## EXERCISE GOAL
Return the full listing exactly as it is written.
* * * *
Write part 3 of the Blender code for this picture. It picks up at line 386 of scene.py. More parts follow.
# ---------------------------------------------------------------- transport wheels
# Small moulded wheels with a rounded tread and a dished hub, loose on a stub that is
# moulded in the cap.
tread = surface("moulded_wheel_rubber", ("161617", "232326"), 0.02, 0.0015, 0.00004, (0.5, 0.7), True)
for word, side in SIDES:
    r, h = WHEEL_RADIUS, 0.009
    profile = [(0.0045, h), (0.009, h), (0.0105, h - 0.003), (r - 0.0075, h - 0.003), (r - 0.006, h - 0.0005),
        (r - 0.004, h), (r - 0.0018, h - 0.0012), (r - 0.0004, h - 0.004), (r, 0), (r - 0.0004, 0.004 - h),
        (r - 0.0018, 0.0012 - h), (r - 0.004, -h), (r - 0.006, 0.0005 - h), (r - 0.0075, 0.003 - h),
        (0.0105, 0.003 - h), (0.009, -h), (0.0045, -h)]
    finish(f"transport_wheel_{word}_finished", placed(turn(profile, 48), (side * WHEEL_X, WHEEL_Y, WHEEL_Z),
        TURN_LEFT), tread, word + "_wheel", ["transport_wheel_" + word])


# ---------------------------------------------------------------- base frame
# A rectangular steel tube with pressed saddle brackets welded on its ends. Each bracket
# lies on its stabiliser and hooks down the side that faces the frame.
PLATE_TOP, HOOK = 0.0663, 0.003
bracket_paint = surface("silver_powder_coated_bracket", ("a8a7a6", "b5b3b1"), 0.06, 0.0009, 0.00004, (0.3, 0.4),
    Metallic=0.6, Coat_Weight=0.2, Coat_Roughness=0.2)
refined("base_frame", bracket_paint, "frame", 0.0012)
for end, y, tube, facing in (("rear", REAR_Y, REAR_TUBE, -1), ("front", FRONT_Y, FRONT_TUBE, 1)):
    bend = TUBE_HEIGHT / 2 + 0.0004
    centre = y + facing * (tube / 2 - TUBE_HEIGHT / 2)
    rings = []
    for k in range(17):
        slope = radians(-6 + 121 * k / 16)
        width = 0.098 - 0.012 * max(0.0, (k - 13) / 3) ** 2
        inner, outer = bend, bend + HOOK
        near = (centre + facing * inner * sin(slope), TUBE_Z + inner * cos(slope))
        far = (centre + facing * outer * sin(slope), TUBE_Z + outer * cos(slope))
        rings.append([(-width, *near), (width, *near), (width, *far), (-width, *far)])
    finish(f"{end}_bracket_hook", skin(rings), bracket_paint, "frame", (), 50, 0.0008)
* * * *
## ANSWER FOR THIS EXERCISE
Write part 3 of the Blender code for this picture. It picks up at line 386 of scene.py. More parts follow.
# ---------------------------------------------------------------- transport wheels
# Small moulded wheels with a rounded tread and a dished hub, loose on a stub that is
# moulded in the cap.
tread = surface("moulded_wheel_rubber", ("161617", "232326"), 0.02, 0.0015, 0.00004, (0.5, 0.7), True)
for word, side in SIDES:
    r, h = WHEEL_RADIUS, 0.009
    profile = [(0.0045, h), (0.009, h), (0.0105, h - 0.003), (r - 0.0075, h - 0.003), (r - 0.006, h - 0.0005),
        (r - 0.004, h), (r - 0.0018, h - 0.0012), (r - 0.0004, h - 0.004), (r, 0), (r - 0.0004, 0.004 - h),
        (r - 0.0018, 0.0012 - h), (r - 0.004, -h), (r - 0.006, 0.0005 - h), (r - 0.0075, 0.003 - h),
        (0.0105, 0.003 - h), (0.009, -h), (0.0045, -h)]
    finish(f"transport_wheel_{word}_finished", placed(turn(profile, 48), (side * WHEEL_X, WHEEL_Y, WHEEL_Z),
        TURN_LEFT), tread, word + "_wheel", ["transport_wheel_" + word])


# ---------------------------------------------------------------- base frame
# A rectangular steel tube with pressed saddle brackets welded on its ends. Each bracket
# lies on its stabiliser and hooks down the side that faces the frame.
PLATE_TOP, HOOK = 0.0663, 0.003
bracket_paint = surface("silver_powder_coated_bracket", ("a8a7a6", "b5b3b1"), 0.06, 0.0009, 0.00004, (0.3, 0.4),
    Metallic=0.6, Coat_Weight=0.2, Coat_Roughness=0.2)
refined("base_frame", bracket_paint, "frame", 0.0012)
for end, y, tube, facing in (("rear", REAR_Y, REAR_TUBE, -1), ("front", FRONT_Y, FRONT_TUBE, 1)):
    bend = TUBE_HEIGHT / 2 + 0.0004
    centre = y + facing * (tube / 2 - TUBE_HEIGHT / 2)
    rings = []
    for k in range(17):
        slope = radians(-6 + 121 * k / 16)
        width = 0.098 - 0.012 * max(0.0, (k - 13) / 3) ** 2
        inner, outer = bend, bend + HOOK
        near = (centre + facing * inner * sin(slope), TUBE_Z + inner * cos(slope))
        far = (centre + facing * outer * sin(slope), TUBE_Z + outer * cos(slope))
        rings.append([(-width, *near), (width, *near), (width, *far), (-width, *far)])
    finish(f"{end}_bracket_hook", skin(rings), bracket_paint, "frame", (), 50, 0.0008)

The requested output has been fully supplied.